Much like other Indian cities, Kolkata’s walls have always been rich with graffiti displaying political and religious iconography and doodles. However, with political agendas — including calls for votes and disapproval of rival parties almost always being the driving force of this art — these works weren’t ever considered art. Even as other cities like Mumbai and Delhi have seen the emergence of thoughtful street in the past decade, political doodles remained the primary public art Kolkatans were exposed to up, until the latter half of the past decade.
Over the past few years, Kolkata’s walls have been graced by street art crews determined to revolutionize the city’s dreary walls and to reclaim it from political graffiti.
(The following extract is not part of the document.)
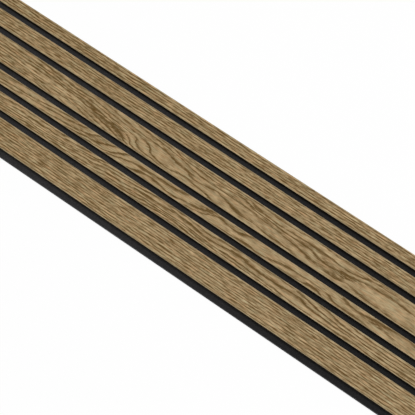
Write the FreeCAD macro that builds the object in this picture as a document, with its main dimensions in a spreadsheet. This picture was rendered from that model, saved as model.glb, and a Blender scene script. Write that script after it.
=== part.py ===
import FreeCAD, Part
import os
import Sketcher

# Acoustic slat wall panel: six oak-faced slats of three widths on a sheet of black felt.
# It lies on its back. +X runs along the slats, +Z points out of the face into the room, and
# +Y runs across, from the felt lip on one long edge to the flush edge on the other.
# The origin is at the centre of the felt's back face.

# Driving dimensions, in millimetres, apart from the count of staples.
SIZES = (
    ("panel_length", 1200, "length of the felt and of every slat"),
    ("narrow_width", 26, "width of slats 1 and 4"),
    ("medium_width", 33, "width of slats 2 and 5"),
    ("wide_width", 53, "width of slats 3 and 6"),
    ("groove_width", 13, "gap between neighbouring slats"),
    ("lip_width", 13, "bare felt past slat 6, which makes the groove to the next panel"),
    ("felt_thickness", 9, "pressed polyester felt"),
    ("core_thickness", 10.8, "black fibreboard core of a slat"),
    ("face_thickness", 1.2, "sawn oak face of a slat"),
    ("eased_edge", 0.9, "radius along both long edges of an oak face"),
    ("crown_length", 12, "staple, outside length of its crown"),
    ("wire_width", 1, "staple wire, across the panel"),
    ("wire_thickness", 0.7, "staple wire, through its thinner side"),
    ("tip_cover", 3.3, "fibreboard left between a staple's tips and the top of the core"),
    ("crown_recess", 0.5, "how far a crown lies below the felt's back face"),
    ("wire_clearance", 0.05, "free space on each side of the wire"),
    ("staple_margin", 100, "panel end to the middle of the first staple"),
    ("staple_columns", 6, "staples in one row along the panel"),
    ("wide_row_spacing", 27, "between the two rows of staples in a wide slat"),
)

# The slats, from the flush edge to the lip: the size that sets the width, and the staple rows.
SLATS = (
    ("slat_1", "narrow_width", 1),
    ("slat_2", "medium_width", 1),
    ("slat_3", "wide_width", 2),
    ("slat_4", "narrow_width", 1),
    ("slat_5", "medium_width", 1),
    ("slat_6", "wide_width", 2),
)

EASED_SHARE = 0.8  # most of an oak face's thickness that its eased edge takes
LEVEL = 1e-6  # two heights closer than this are the same


def cell(name):
    """The name of a size in an expression."""
    return f"Sizes.{name}"


def staple_depth():
    """Expression for a staple's depth, from the outer side of its crown to its tips."""
    stack = f"{cell('felt_thickness')} + {cell('core_thickness')}"
    return f"({stack} - {cell('tip_cover')} - {cell('crown_recess')})"


def before_slat(index):
    """Expression for the distance from the flush edge to the slat's nearer side."""
    terms = [f"{cell(width)} + {cell('groove_width')}" for _, width, _ in SLATS[:index]]
    return " + ".join(terms) if terms else "0"


def overall_width():
    """Expression for the panel's width, lip included."""
    last = len(SLATS) - 1
    return f"({before_slat(last)} + {cell(SLATS[last][1])} + {cell('lip_width')})"


def row_offsets(width, rows):
    """Expressions for the staple rows of one slat, each from the slat's -Y side."""
    middle = f"{cell(width)} / 2"
    if rows == 1:
        return [middle]
    half = f"{cell('wide_row_spacing')} / 2"
    return [f"({middle} - {half})", f"({middle} + {half})"]


def make_sheet(doc):
    """The spreadsheet of driving dimensions."""
    sheet = doc.addObject("Spreadsheet::Sheet", "Sizes")
    for number, (name, value, note) in enumerate(SIZES, start=1):
        sheet.set(f"A{number}", name)
        sheet.set(f"B{number}", str(value))
        sheet.setAlias(f"B{number}", name)
        sheet.set(f"C{number}", note)
    doc.recompute()


def new_body(doc, label):
    body = doc.addObject("PartDesign::Body", label)
    body.Label = label
    return body


def origin_part(body, role):
    """One of the body's own origin planes or axes."""
    return next(part for part in body.Origin.OriginFeatures if part.Role == role)


def new_sketch(body, name, plane, shift_x, shift_y, lift="0"):
    """A sketch on an origin plane, with its zero moved by the three expressions."""
    sketch = body.newObject("Sketcher::SketchObject", name)
    sketch.AttachmentSupport = [(origin_part(body, plane), "")]
    sketch.MapMode = "FlatFace"
    for axis, text in (("x", shift_x), ("y", shift_y), ("z", lift)):
        sketch.setExpression(f".AttachmentOffset.Base.{axis}", text)
    return sketch


def add_rectangle(sketch, name, left, low, width, height):
    """A rectangle whose place and size are expressions, measured from the sketch's zero.

    It starts as a unit square, one unit along and one up, and then takes those sizes.
    """
    first = sketch.GeometryCount
    points = [FreeCAD.Vector(x, y, 0) for x, y in ((1, 1), (2, 1), (2, 2), (1, 2))]
    for side in range(4):
        sketch.addGeometry(Part.LineSegment(points[side], points[(side + 1) % 4]))
    bottom, right, top, leftmost = range(first, first + 4)
    for side in range(4):
        following = first + (side + 1) % 4
        sketch.addConstraint(Sketcher.Constraint("Coincident", first + side, 2, following, 1))
    for side in (bottom, top):
        sketch.addConstraint(Sketcher.Constraint("Horizontal", side))
    for side in (right, leftmost):
        sketch.addConstraint(Sketcher.Constraint("Vertical", side))
    measures = (
        ("left", "DistanceX", (-1, 1, bottom, 1), left),
        ("low", "DistanceY", (-1, 1, bottom, 1), low),
        ("width", "DistanceX", (bottom, 1, bottom, 2), width),
        ("height", "DistanceY", (right, 1, right, 2), height),
    )
    for measure, kind, ends, text in measures:
        number = sketch.addConstraint(Sketcher.Constraint(kind, *ends, 1))
        sketch.renameConstraint(number, f"{name}_{measure}")
        sketch.setExpression(f"Constraints.{name}_{measure}", text)


def add_pad(body, name, sketch, length, both_ways=False):
    pad = body.newObject("PartDesign::Pad", name)
    pad.Profile = sketch
    pad.SideType = "Symmetric" if both_ways else "One side"
    pad.setExpression("Length", length)
    return pad


def add_pocket(body, name, sketch, depth):
    """A pocket that rises from the sketch's plane into the solid above it."""
    pocket = body.newObject("PartDesign::Pocket", name)
    pocket.Profile = sketch
    pocket.Reversed = True
    pocket.setExpression("Length", depth)
    return pocket


def repeat_along_panel(doc, body, features):
    """Repeats one column of staple features from margin to margin."""
    doc.recompute()
    pattern = body.newObject("PartDesign::LinearPattern", "Columns")
    pattern.Originals = features
    pattern.Direction = (origin_part(body, "X_Axis"), [""])
    pattern.Mode = "Extent"
    pattern.setExpression("Length", f"{cell('panel_length')} - 2 * {cell('staple_margin')}")
    pattern.setExpression("Occurrences", cell("staple_columns"))
    body.Tip = pattern


def crown_rectangles(sketch, rows, clearance):
    """The crowns of the first column of staples, one for each row."""
    long_side = f"{cell('crown_length')} + 2 * {clearance}"
    short_side = f"{cell('wire_width')} + 2 * {clearance}"
    left = f"{cell('staple_margin')} - ({long_side}) / 2"
    for number, row in enumerate(rows, start=1):
        low = f"{row} - ({short_side}) / 2"
        add_rectangle(sketch, f"crown_{number}", left, low, long_side, short_side)


def leg_rectangles(sketch, rows, clearance):
    """The two legs of each staple in the first column."""
    long_side = f"{cell('wire_thickness')} + 2 * {clearance}"
    short_side = f"{cell('wire_width')} + 2 * {clearance}"
    outer = f"{cell('crown_length')} / 2 + {clearance}"
    starts = {
        "first": f"{cell('staple_margin')} - ({outer})",
        "second": f"{cell('staple_margin')} + {outer} - ({long_side})",
    }
    for number, row in enumerate(rows, start=1):
        for leg, left in starts.items():
            low = f"{row} - ({short_side}) / 2"
            add_rectangle(sketch, f"{leg}_leg_{number}", left, low, long_side, short_side)


def staple_rows():
    """Expressions for every staple row, each from the lip edge."""
    rows = []
    for index, (_, width, count) in enumerate(SLATS):
        low_side = f"{overall_width()} - ({before_slat(index)}) - {cell(width)}"
        rows += [f"({low_side} + {offset})" for offset in row_offsets(width, count)]
    return rows


def panel_corner():
    """Expressions for the corner at the panel's first end and its lip edge."""
    return f"-{cell('panel_length')} / 2", f"-{overall_width()} / 2"


def make_felt(doc):
    """The felt sheet, with a groove for each crown and two holes for the legs of each staple."""
    body = new_body(doc, "felt_backing")
    corner = panel_corner()
    outline = new_sketch(body, "Outline", "XY_Plane", *corner)
    add_rectangle(outline, "sheet", "0", "0", cell("panel_length"), overall_width())
    add_pad(body, "Sheet", outline, cell("felt_thickness"))
    doc.recompute()

    crowns = new_sketch(body, "Crowns", "XY_Plane", *corner)
    crown_rectangles(crowns, staple_rows(), cell("wire_clearance"))
    crown_top = f"{cell('crown_recess')} + {cell('wire_thickness')}"
    grooves = add_pocket(body, "CrownGrooves", crowns, crown_top)
    doc.recompute()

    legs = new_sketch(body, "Legs", "XY_Plane", *corner)
    leg_rectangles(legs, staple_rows(), cell("wire_clearance"))
    holes = add_pocket(body, "LegHoles", legs, cell("felt_thickness"))
    repeat_along_panel(doc, body, [grooves, holes])
    return body


def place_slat(body, index, height):
    """Puts a slat's piece over its strip of felt, at the height given."""
    middle = f"{before_slat(index)} + {cell(SLATS[index][1])} / 2"
    body.setExpression(".Placement.Base.y", f"{overall_width()} / 2 - ({middle})")
    body.setExpression(".Placement.Base.z", height)


def make_core(doc, index):
    """A slat's fibreboard core, with blind holes for the staple legs in its underside."""
    name, width, rows = SLATS[index]
    body = new_body(doc, f"{name}_core")
    section = new_sketch(body, "Section", "YZ_Plane", f"-{cell(width)} / 2", "0")
    add_rectangle(section, "core", "0", "0", cell(width), cell("core_thickness"))
    add_pad(body, "Bar", section, cell("panel_length"), both_ways=True)
    doc.recompute()

    legs = new_sketch(body, "Legs", "XY_Plane", f"-{cell('panel_length')} / 2", f"-{cell(width)} / 2")
    leg_rectangles(legs, row_offsets(width, rows), cell("wire_clearance"))
    depth = f"{cell('core_thickness')} - {cell('tip_cover')} + {cell('wire_clearance')}"
    holes = add_pocket(body, "LegHoles", legs, depth)
    repeat_along_panel(doc, body, [holes])
    place_slat(body, index, cell("felt_thickness"))
    return body


def top_long_edges(shape):
    """Names of the two long edges along the top of an oak face."""
    top = shape.BoundBox.ZMax
    names = []
    for number, edge in enumerate(shape.Edges, start=1):
        box = edge.BoundBox
        if abs(box.ZMin - top) < LEVEL and box.XLength > box.YLength:
            names.append(f"Edge{number}")
    return names


def make_oak_face(doc, index):
    """A slat's oak face: a thin sheet with its two long top edges eased."""
    name, width, _ = SLATS[index]
    body = new_body(doc, f"{name}_oak_face")
    section = new_sketch(body, "Section", "YZ_Plane", f"-{cell(width)} / 2", "0")
    add_rectangle(section, "face", "0", "0", cell(width), cell("face_thickness"))
    sheet = add_pad(body, "Sheet", section, cell("panel_length"), both_ways=True)
    doc.recompute()

    easing = body.newObject("PartDesign::Fillet", "EasedEdges")
    easing.Base = (sheet, top_long_edges(sheet.Shape))
    limit = f"{EASED_SHARE} * {cell('face_thickness')}"
    easing.setExpression("Radius", f"min({cell('eased_edge')}; {limit})")
    place_slat(body, index, f"{cell('felt_thickness')} + {cell('core_thickness')}")
    return body


def make_staples(doc):
    """All the staples: separate steel pieces, each a crown with two legs."""
    body = new_body(doc, "staples")
    corner = panel_corner()
    crowns = new_sketch(body, "Crowns", "XY_Plane", *corner, cell("crown_recess"))
    crown_rectangles(crowns, staple_rows(), "0")
    backs = add_pad(body, "CrownBars", crowns, cell("wire_thickness"))
    doc.recompute()

    legs = new_sketch(body, "Legs", "XY_Plane", *corner, cell("crown_recess"))
    leg_rectangles(legs, staple_rows(), "0")
    bars = add_pad(body, "LegBars", legs, staple_depth())
    repeat_along_panel(doc, body, [backs, bars])
    return body


def check(doc, bodies):
    """Stops the script if an object has failed or a sub-part's shape isn't sound."""
    for thing in doc.Objects:
        if "Invalid" in thing.State or "Error" in thing.State:
            raise RuntimeError(f"{thing.Label} failed: {thing.State}")
    for body in bodies:
        shape = body.Shape
        if shape.isNull() or not shape.isValid() or not shape.Solids:
            raise RuntimeError(f"{body.Label} has no sound shape")


def main():
    doc = FreeCAD.newDocument("slat_panel")
    make_sheet(doc)
    bodies = [make_felt(doc)]
    for index in range(len(SLATS)):
        bodies.append(make_core(doc, index))
        bodies.append(make_oak_face(doc, index))
    bodies.append(make_staples(doc))
    doc.recompute()
    check(doc, bodies)

    os.makedirs("parts", exist_ok=True)
    for body in bodies:
        body.Shape.exportStep(f"parts/{body.Label}.step")
        box = body.Shape.BoundBox
        size = f"{box.XLength:.1f} x {box.YLength:.1f} x {box.ZLength:.1f} mm"
        print(f"{body.Label}: {len(body.Shape.Solids)} solid(s), {size}")


main()
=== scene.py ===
import math
import bpy
import numpy as np
from mathutils import Matrix, Vector


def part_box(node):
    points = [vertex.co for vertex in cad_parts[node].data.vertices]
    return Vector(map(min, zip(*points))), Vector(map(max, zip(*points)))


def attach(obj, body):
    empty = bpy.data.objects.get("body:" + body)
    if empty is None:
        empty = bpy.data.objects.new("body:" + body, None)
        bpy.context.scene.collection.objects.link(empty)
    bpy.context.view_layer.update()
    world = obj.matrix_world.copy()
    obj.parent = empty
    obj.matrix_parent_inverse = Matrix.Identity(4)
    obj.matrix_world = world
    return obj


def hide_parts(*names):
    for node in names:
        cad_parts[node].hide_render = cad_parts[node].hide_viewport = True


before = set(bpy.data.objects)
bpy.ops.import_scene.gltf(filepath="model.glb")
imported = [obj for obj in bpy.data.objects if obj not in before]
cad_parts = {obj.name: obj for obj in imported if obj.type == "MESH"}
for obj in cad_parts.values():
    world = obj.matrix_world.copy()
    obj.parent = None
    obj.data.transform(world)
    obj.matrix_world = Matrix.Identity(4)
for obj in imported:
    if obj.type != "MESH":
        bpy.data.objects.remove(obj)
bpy.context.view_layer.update()  # metres, the panel on its back, +X along the slats, +Z out of the face
mm = 0.001
print("frame loaded:", len(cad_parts), "nodes")


# Colours are written as sRGB hex and turned to linear here.
def hexColour(text):
    srgb = np.array([int(text[i:i + 2], 16) for i in (0, 2, 4)]) / 255
    linear = np.where(srgb <= 0.04045, srgb / 12.92, ((srgb + 0.055) / 1.055) ** 2.4)
    return (*linear.tolist(), 1.0)


# Adds one shader node. inputs gives a value or a socket for each input, by name or in order, and
# settings gives its properties. A Mix node takes two colours at 6 and 7 and gives one at 2.
def addNode(tree, kind, inputs, out=0, **settings):
    node = tree.nodes.new("ShaderNode" + kind)
    for name, value in settings.items():
        setattr(node, name, value)
    pairs = inputs.items() if isinstance(inputs, dict) else enumerate(inputs)
    for key, value in pairs:
        if isinstance(value, bpy.types.NodeSocket):
            tree.links.new(value, node.inputs[key])
        else:
            node.inputs[key].default_value = value
    return node.outputs[out]


# A material with an empty Principled shader: gives the material, its tree and the shader.
def newMaterial(name):
    material = bpy.data.materials.new(name)
    material.use_nodes = True
    tree = material.node_tree
    return material, tree, tree.nodes["Principled BSDF"]


# Growth rings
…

Groups such as Zypher and K-krew, as well as independent artists such as SNIK, are among the most popular artists, and you’ll come across their art on the city’s walls. Colourful doodles, popular culture references and socio-political commentary are among the major themes covered by most of these pieces.
You’ll find yourself stumbling across works all around the city, from iconic Park Street or the other busy streets of the central business district to the festive by-lanes of Kumartuli, an artisan colony. However, the city’s efforts at dramatically revamping its public art scene are most evident in the metro stations. Kolkata has made a conscious effort to create dynamic murals and other pieces of art in its prime metro stations, in an attempt to liven up Kolkatan’s daily commute. Larger than life ceramic murals and paintings can be seen adorning the exteriors of the city’s busiest metro stations, most notably at Esplanade, Central, Rabindra Sadan, Dum Dum and Chandni Chowk stations.